Back-of-beach pinède clearing
The unexpected angle is inward: photograph the dappled light on needles and limestone with the sea as a soft blur beyond.
Natural stone ledge above the beach
For photographers, this gives a clean, editorial top-down: bathers reduced to scale, water color bands clearly separated.
Water-level from the right side
The intimate angle—float near the edge and look back at the sand and pines; the cove feels like a small amphitheater.
Bring more water than you think you need—there are no services, and the walk back feels hotter than the walk in.
Wear shoes you can hike in; flip-flops turn the last rocky sections into a slow, slippery negotiation.
Pack out everything, including fruit peels and tissues—the pinède is part of the experience, and it shows every trace.
If the swell is up, be conservative near the rocks; limestone shelves can be slick, and waves rebound off the cliff faces.
For shade without crowding, aim for the pinède behind the beach rather than fighting for a strip at the waterline.
Handpicked Stays & Tables
Places chosen for beauty and intention, not algorithms. Each one is worth your time.
Hotel Can Simoneta
Canyamel (northeast Mallorca)
A grown-up, cliff-top retreat with a quiet, sea-forward mood and sharp service. You come back from Cala Varques to linen textures, thoughtful breakfasts, and a coastline that stays in view even at rest.
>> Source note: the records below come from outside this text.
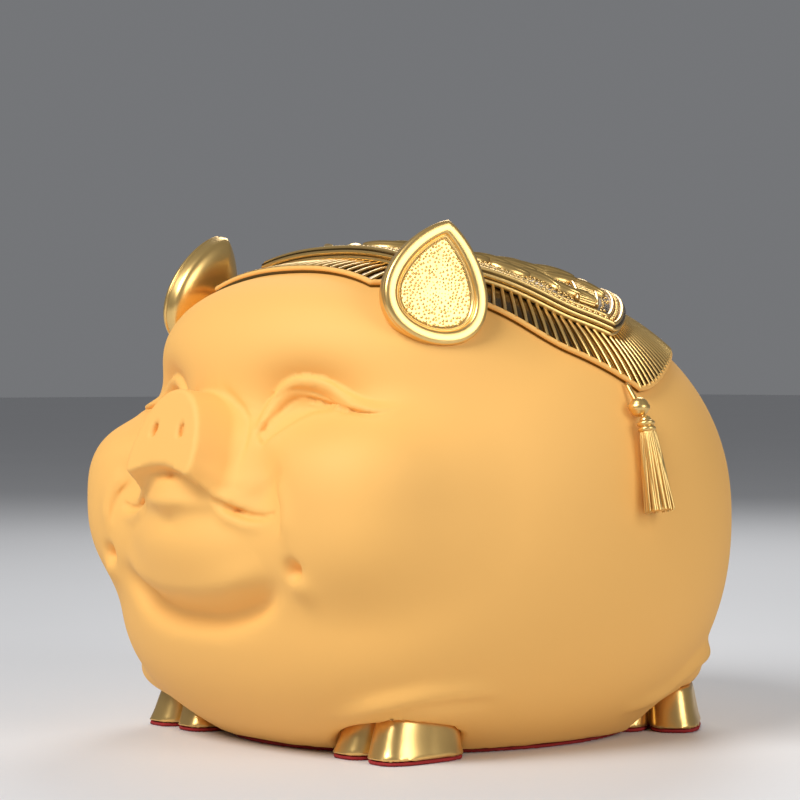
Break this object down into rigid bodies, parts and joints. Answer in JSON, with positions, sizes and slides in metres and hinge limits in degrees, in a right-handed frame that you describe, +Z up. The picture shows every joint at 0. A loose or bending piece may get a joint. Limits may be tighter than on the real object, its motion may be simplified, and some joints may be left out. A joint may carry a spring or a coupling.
{
  "type": "still bank",
  "caption": "Hollow standing pig coin bank with a slotted saddle pad, ribbed saddle blanket, tassels, ears, hooves, closed base, felt sheet and pull-out rubber stopper.",
  "frame": {"origin": "middle of the box round the whole object, at the underside of the felt that it stands on", "axes": "+Z up, -Y towards the nose, +Y towards the tail, +X towards the pig's left side"},
  "size_m": [0.2158, 0.2312, 0.1731],
  "materials": {
    "lacquered_body": "fine matt gold lacquer over cast resin",
    "gold_plating": "polished gold plating",
    "red_felt": "flocked felt",
    "black_rubber": "soft moulded rubber"
  },
  "bodies": {
    "bank": {"body_shell": "lacquered_body", "base_plate": "lacquered_body", "base_felt": "red_felt", "left_ear": "gold_plating", "right_ear": "gold_plating", "front_left_hoof": "gold_plating", "front_right_hoof": "gold_plating", "rear_left_hoof": "gold_plating", "rear_right_hoof": "gold_plating", "saddle_blanket": "gold_plating", "saddle_pad": "gold_plating", "left_tassel_bead": "gold_plating", "right_tassel_bead": "gold_plating", "left_tassel": "gold_plating", "right_tassel": "gold_plating", "tail": "lacquered_body"},
    "stopper": {"stopper": "black_rubber"}
  },
  "joints": [
    {"name": "stopper_pull", "type": "slide", "parent": "bank", "child": "stopper", "axis": [0, 0, -1], "range_m": [0, 0.03]}
  ]
}
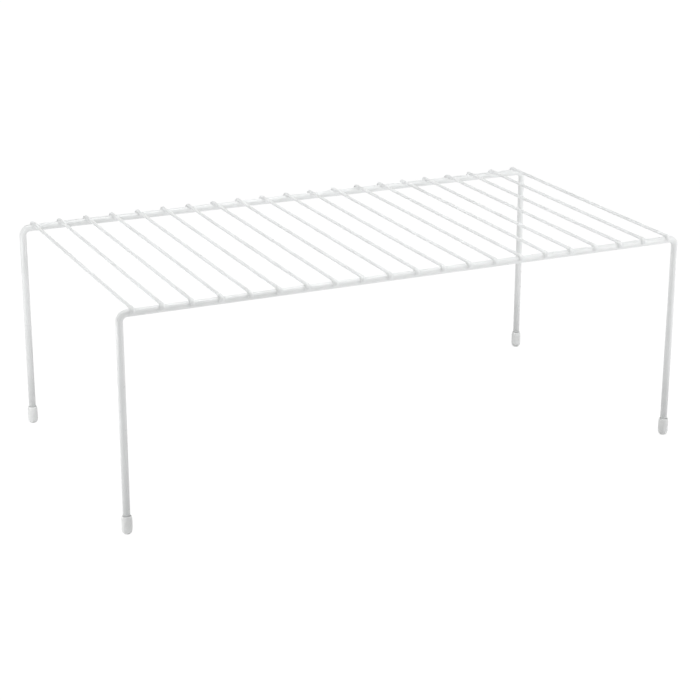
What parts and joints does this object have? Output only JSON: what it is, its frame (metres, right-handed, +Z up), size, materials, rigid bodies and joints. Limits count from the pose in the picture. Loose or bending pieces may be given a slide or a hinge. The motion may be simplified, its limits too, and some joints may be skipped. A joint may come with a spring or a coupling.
{
  "type": "wire helper shelf",
  "caption": "Coated wire helper shelf: bent-wire U frames front and back, thin cross wires laid over their rails as the deck, and a push-on cap on each foot.",
  "frame": {"origin": "on the floor, below the middle of the deck", "axes": "+X along the shelf, -Y towards its front, +Z up"},
  "size_m": [0.4086, 0.2196, 0.15],
  "materials": {
    "frame_coating": "white vinyl coating over steel wire, satin to semi-gloss",
    "cross_wire_coating": "white vinyl coating over steel wire, satin to semi-gloss",
    "foot_cap_vinyl": "soft white moulded vinyl, satin"
  },
  "bodies": {
    "root": {"front_frame": "frame_coating", "rear_frame": "frame_coating", "cross_wire_01": "cross_wire_coating", "cross_wire_02": "cross_wire_coating", "cross_wire_03": "cross_wire_coating", "cross_wire_04": "cross_wire_coating", "cross_wire_05": "cross_wire_coating", "cross_wire_06": "cross_wire_coating", "cross_wire_07": "cross_wire_coating", "cross_wire_08": "cross_wire_coating", "cross_wire_09": "cross_wire_coating", "cross_wire_10": "cross_wire_coating", "cross_wire_11": "cross_wire_coating", "cross_wire_12": "cross_wire_coating", "cross_wire_13": "cross_wire_coating", "cross_wire_14": "cross_wire_coating", "cross_wire_15": "cross_wire_coating", "cross_wire_16": "cross_wire_coating", "cross_wire_17": "cross_wire_coating", "cross_wire_18": "cross_wire_coating", "cross_wire_19": "cross_wire_coating", "cross_wire_20": "cross_wire_coating", "cross_wire_21": "cross_wire_coating", "foot_cap_front_left": "foot_cap_vinyl", "foot_cap_front_right": "foot_cap_vinyl", "foot_cap_rear_left": "foot_cap_vinyl", "foot_cap_rear_right": "foot_cap_vinyl"}
  },
  "joints": []
}
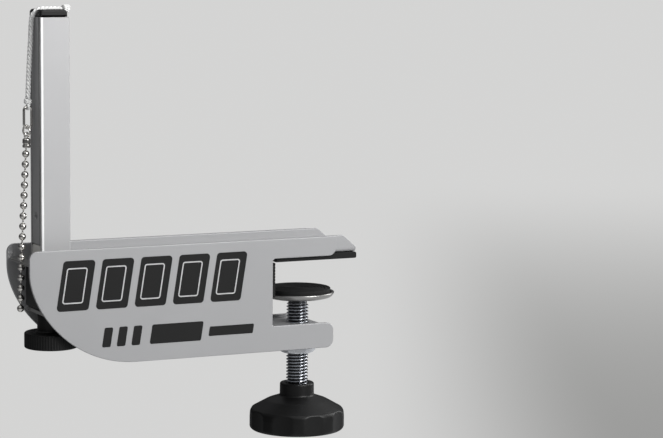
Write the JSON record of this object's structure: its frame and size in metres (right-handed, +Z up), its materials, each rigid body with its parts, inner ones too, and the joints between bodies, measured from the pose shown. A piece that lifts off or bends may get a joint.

Fontsanta Hotel Thermal Spa & Wellness
Colònia de Sant Jordi (south Mallorca)
A design-led wellness stay anchored by Mallorca’s natural thermal springs. It’s a calmer counterpoint to a beach day—long soaks, soft light, and the kind of sleep you can feel in your shoulders.
Can March
Porto Cristo
Classic Mallorcan cooking in a setting that feels local rather than performed. Order simply, eat slowly, and let the day’s salt and sun settle into something like appetite.
Roland Restaurant
Porto Cristo
A more refined room with carefully handled seafood and seasonal plates. Ideal if you want a clean, polished finish after the raw textures of limestone and pine.

Cala Varques gives you the sea you came for—then, under the pines, it gives you the version of Mallorca that stays with you.